PROVIDED DATA:
--------------------------------------------------
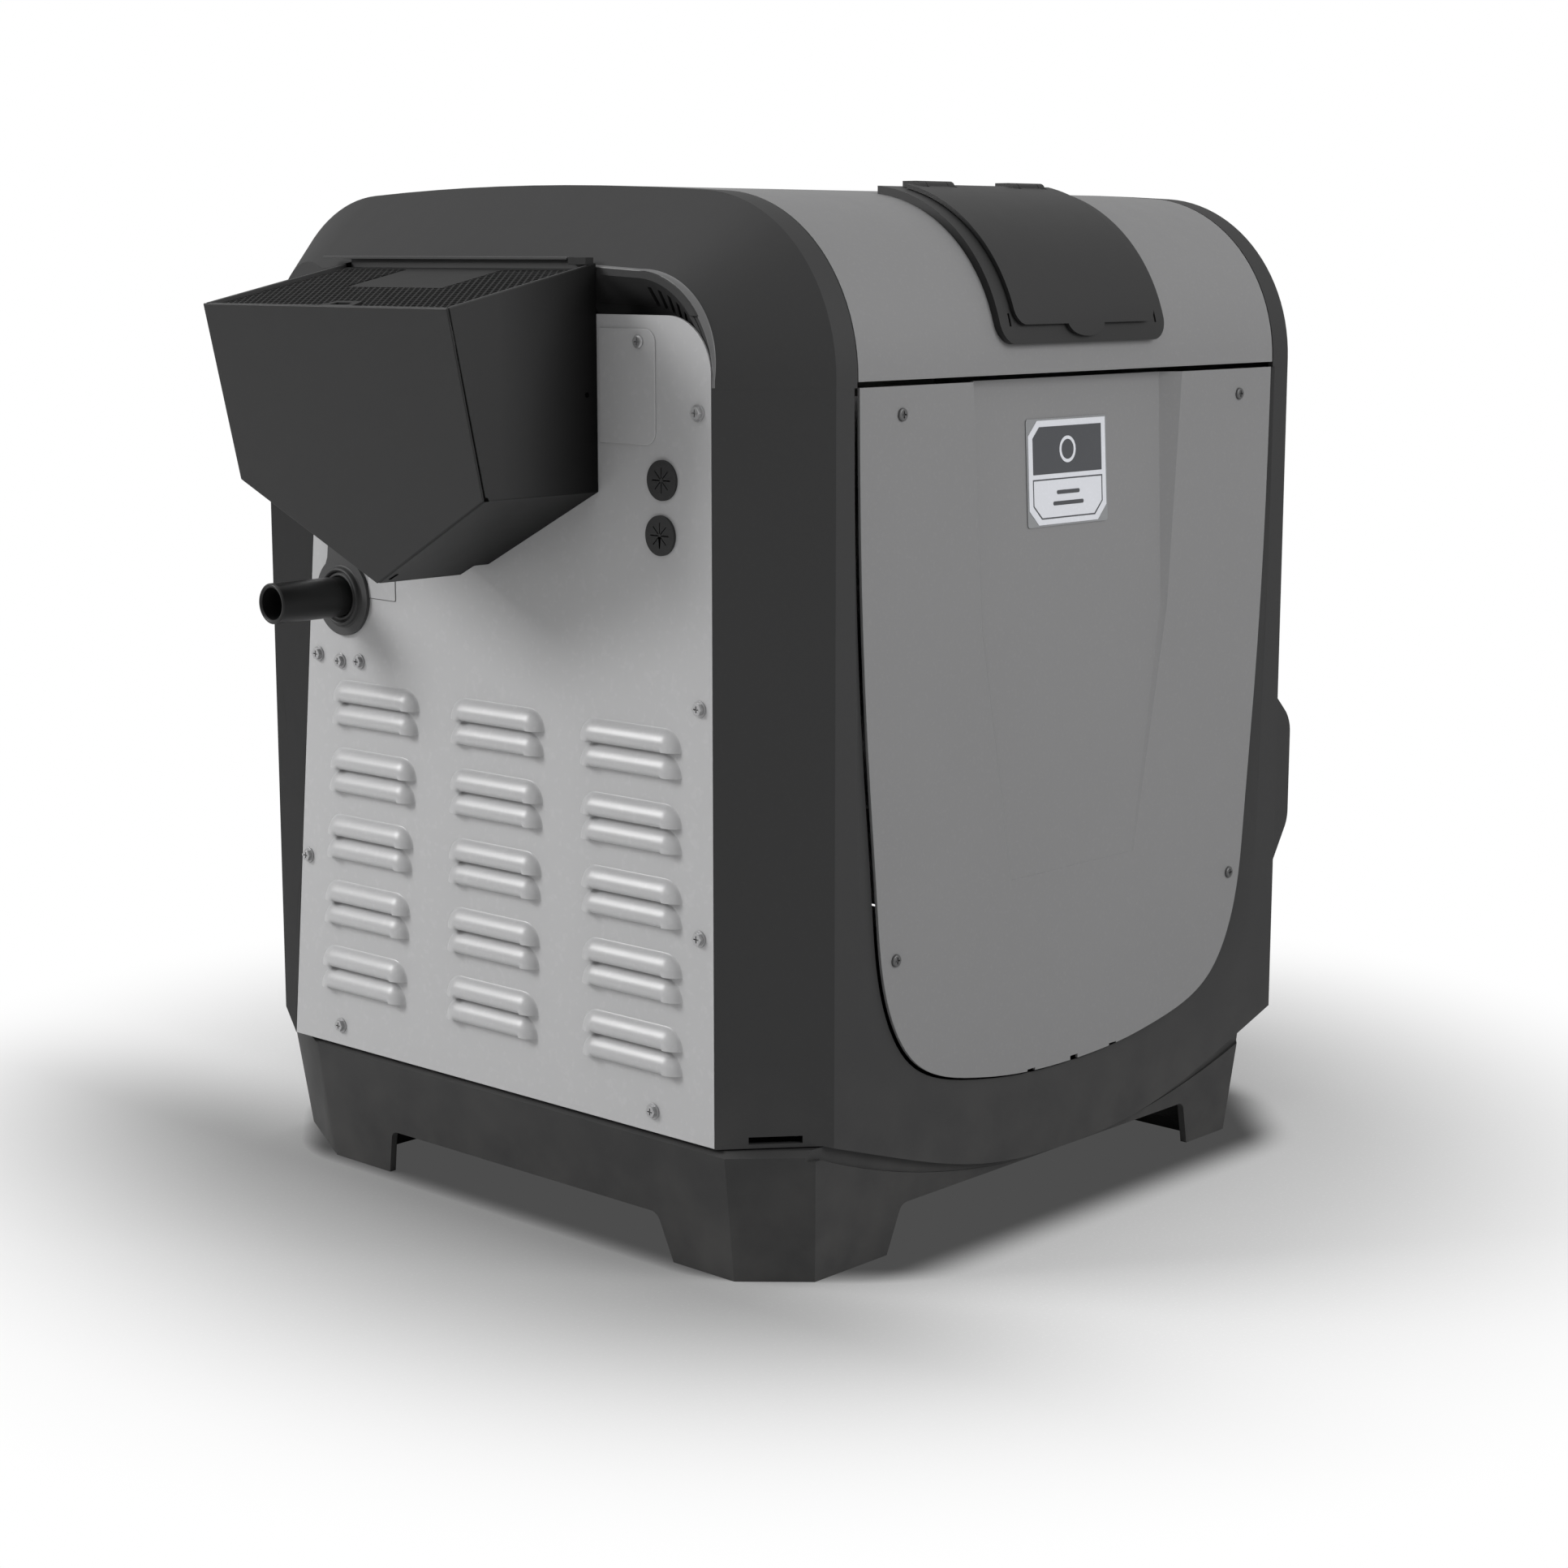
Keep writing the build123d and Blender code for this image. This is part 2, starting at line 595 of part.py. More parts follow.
def hood_block(inset, open_top):
    """Hood's outer form, set in by inset: a box with a raked face, a pitched top and a V below."""
    near = -114.8 + inset
    far = 113.6 - inset
    with BuildPart() as block:
        with BuildSketch(Plane.YZ.offset(-HALF_W)):
            with BuildLine():
                Polyline(
                    (near, 640), (far, 640), (far, 480 + inset * 0.5),
                    (-1.5, 421.5 + inset * 1.12), (near, 479 + inset * 0.5), close=True,
                )
            make_face()
        extrude(amount=-140)
        rake = Plane(origin=(-HOOD_REACH + inset, 0, 590), x_dir=(0, 1, 0), z_dir=(-0.9756, 0, -0.2184))
        split(bisect_by=rake, keep=Keep.BOTTOM)
        if not open_top:
            split(bisect_by=hood_pitch, keep=Keep.BOTTOM)
    return block.part


hood_outside = hood_block(0, False)
hood_inside = hood_block(SHEET, True)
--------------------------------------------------
WHAT THE TASK ASKS: Write down every line of the data above that includes the string "Keep".

CORRECT OUTPUT:
Keep writing the build123d and Blender code for this image. This is part 2, starting at line 595 of part.py. More parts follow.
        split(bisect_by=rake, keep=Keep.BOTTOM)
            split(bisect_by=hood_pitch, keep=Keep.BOTTOM)